» OBJECTIVE
Records follow. Copy every line with "This".
++++ RECORDED DATA
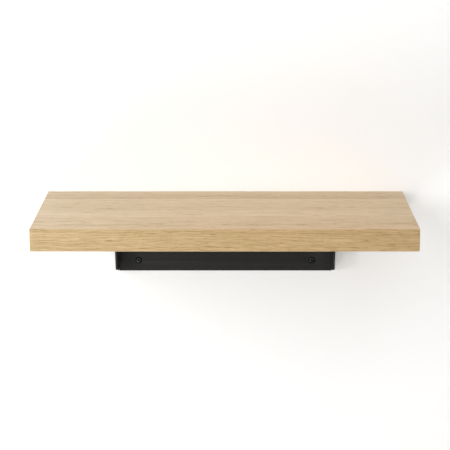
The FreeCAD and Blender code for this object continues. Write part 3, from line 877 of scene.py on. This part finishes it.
def stage_sheet(name, corners, finish):
    """A flat four-cornered sheet that faces the side its corners run round."""
    mesh = bpy.data.meshes.new(name)
    mesh.from_pydata(corners, [], [(0, 1, 2, 3)])
    mesh.materials.append(finish)
    made = bpy.data.objects.new(name, mesh)
    bpy.context.scene.collection.objects.link(made)


wall_corners = [(-4, SKIN, FLOOR_LEVEL), (4, SKIN, FLOOR_LEVEL), (4, SKIN, 4), (-4, SKIN, 4)]
floor_corners = [(-6, -6, FLOOR_LEVEL), (6, -6, FLOOR_LEVEL), (6, 6, FLOOR_LEVEL), (-6, 6, FLOOR_LEVEL)]
wall_middle, floor_middle = (0.0, 0.0, 0.0), (0.0, 0.0, FLOOR_LEVEL / MM)
wall_paint = one_sided("wall_paint", WALL_WHITE, WALL_LIFT, WALL_LIFT, wall_middle)
floor_paint = one_sided("floor_paint", FLOOR_WHITE, FLOOR_LIFT, FLOOR_MIRRORED, floor_middle)
stage_sheet("wall", wall_corners, wall_paint)
stage_sheet("floor", floor_corners, floor_paint)

# %% [markdown]
# ## Light
# The light is a large soft lamp high on the left in front and a weaker one overhead.  A low one
# stands for the light that a pale floor gives back.  One far out on the right, a little below the
# board, lights its right end and only skims the wall, and one behind the wall lights the back.

# %% Light the shelf
def lamp(name, place, target, size, power):
    """An area lamp of a size (wide, tall) at a place, turned towards a target."""
    data = bpy.data.lights.new(name, "AREA")
    data.shape = "RECTANGLE"
    data.size, data.size_y = size
    data.energy = power
    made = bpy.data.objects.new(name, data)
    made.location = place
    towards = Vector(target) - Vector(place)
    made.rotation_euler = towards.to_track_quat("-Z", "Y").to_euler()
    bpy.context.scene.collection.objects.link(made)
    print(f"{name} lamp: {power} W")


lamp("key", (-1.88, -1.88, 0.84), (0.0, -0.1, 0.05), (1.2, 2.0), 46.0)
lamp("overhead", (0.2, -1.2, 2.4), (0.0, -0.1, 0.0), (2.0, 2.0), 23.0)
lamp("low", (-0.9, -1.3, -1.15), (0.0, -0.1, 0.05), (1.2, 1.0), 12.5)
lamp("side", (2.3, -0.05, -0.1), (0.0, -0.05, -0.1), (0.08, 0.3), 8.0)
lamp("behind", (1.6, 2.3, 0.9), (0.0, 0.0, 0.0), (1.6, 1.6), 28.0)

# %% [markdown]
# ## The glow all around
# A weak even glow from the world fills in what the lamps leave dark.  What is seen of the world,
# straight or mirrored, is white instead, and a Light Path node tells the two kinds of ray apart.

# %% Fill in with a glow
GLOW, SEEN = 0.1, 1.0

world = bpy.data.worlds.new("studio")
world.use_nodes = True
tree = world.node_tree
tree.nodes.clear()
glow = tree.nodes.new("ShaderNodeBackground")
glow.inputs["Strength"].default_value = GLOW
seen = tree.nodes.new("ShaderNodeBackground")
seen.inputs["Strength"].default_value = SEEN
for shade in (glow, seen):
    shade.inputs["Color"].default_value = (1.0, 1.0, 1.0, 1.0)
path = tree.nodes.new("ShaderNodeLightPath")
either = tree.nodes.new("ShaderNodeMath")
either.operation = "MAXIMUM"
mix = tree.nodes.new("ShaderNodeMixShader")
out = tree.nodes.new("ShaderNodeOutputWorld")
tree.links.new(path.outputs["Is Camera Ray"], either.inputs[0])
tree.links.new(path.outputs["Is Glossy Ray"], either.inputs[1])
tree.links.new(either.outputs[0], mix.inputs[0])
tree.links.new(glow.outputs[0], mix.inputs[1])
tree.links.new(seen.outputs[0], mix.inputs[2])
tree.links.new(mix.outputs[0], out.inputs["Surface"])
bpy.context.scene.world = world
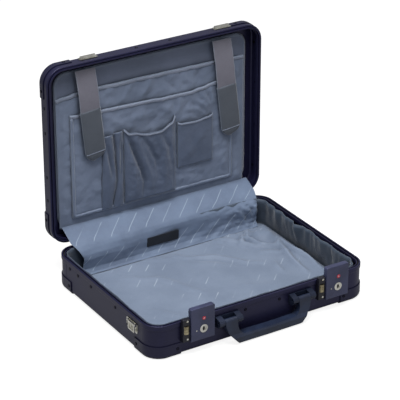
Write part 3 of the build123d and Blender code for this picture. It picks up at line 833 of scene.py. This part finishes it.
++++++++
» RESULT OF THE TASK
The FreeCAD and Blender code for this object continues. Write part 3, from line 877 of scene.py on. This part finishes it.
Write part 3 of the build123d and Blender code for this picture. It picks up at line 833 of scene.py. This part finishes it.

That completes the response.